Mr Arnold, a former student of the Longreach Pastoral College himself in the 1970s, was manager and instructor of the horse course from 1987 and for the next 33 years, until the college closed two years ago.
While he was sad to see the genetics dispersed, he was given a heartwarming surprise when his family bought him the 24-year-old stallion, Genuine Roy, for $5000.
"I bought him for the college at eight months of age and he is coming home where we can all spoil and love him," Mr Arnold said on Tuesday.
"It is only fitting he comes here as I won a lot of challenges and campdrafts and so did a lot the students - and he certainly deserves a caring and loving home."
Mr Arnold hoped all of the horses were given the same treatment.
"It will be good to see those prefixes of El Pascol and AACC, which were the Longreach bred horses and some AACC and College prefixes, which were the Emerald bred horses, back in competition, or being bred from," Mr Arnold told Queensland Country Life.
"Some of the El Pascol horses can trace back five and six generations to the college's mares, long before the stud was formed."

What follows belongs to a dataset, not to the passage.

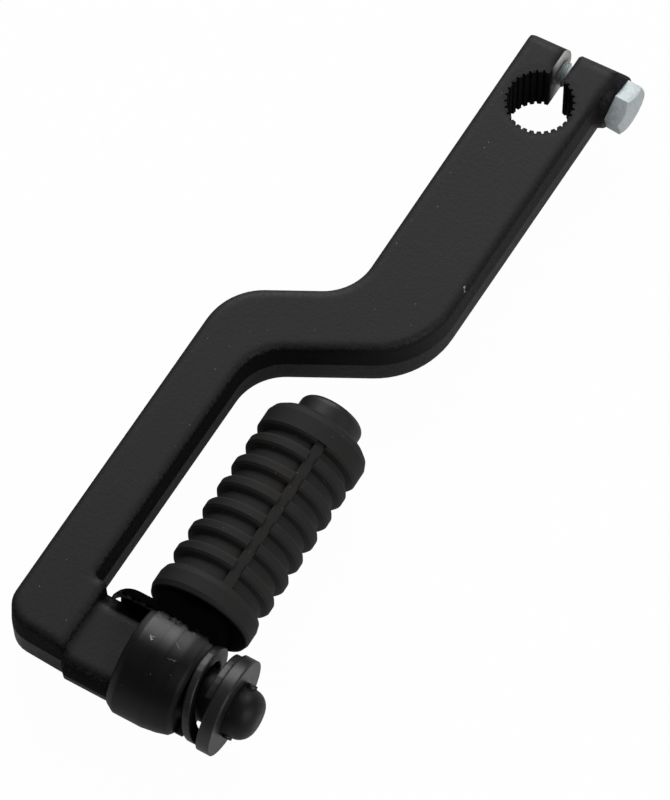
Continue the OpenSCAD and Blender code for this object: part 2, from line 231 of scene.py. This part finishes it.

Mr Arnold said it was in the early 1990s that he was tasked with establishing a horse breeding program and the El Pascol horse stud was registered in line with the prefixes used by the stud sheep and cattle program at the Longreach Pastoral College.
He said the then Longreach Pastoral College-bred horses enjoyed some major achievements, including topping the geldings at both the Rockhampton Quarter Horse sale and the Toomba Horse of the North sale, situated at Charters Towers.
"These horses were kept in the hope that one of the colleges would be resurrected one day," he said.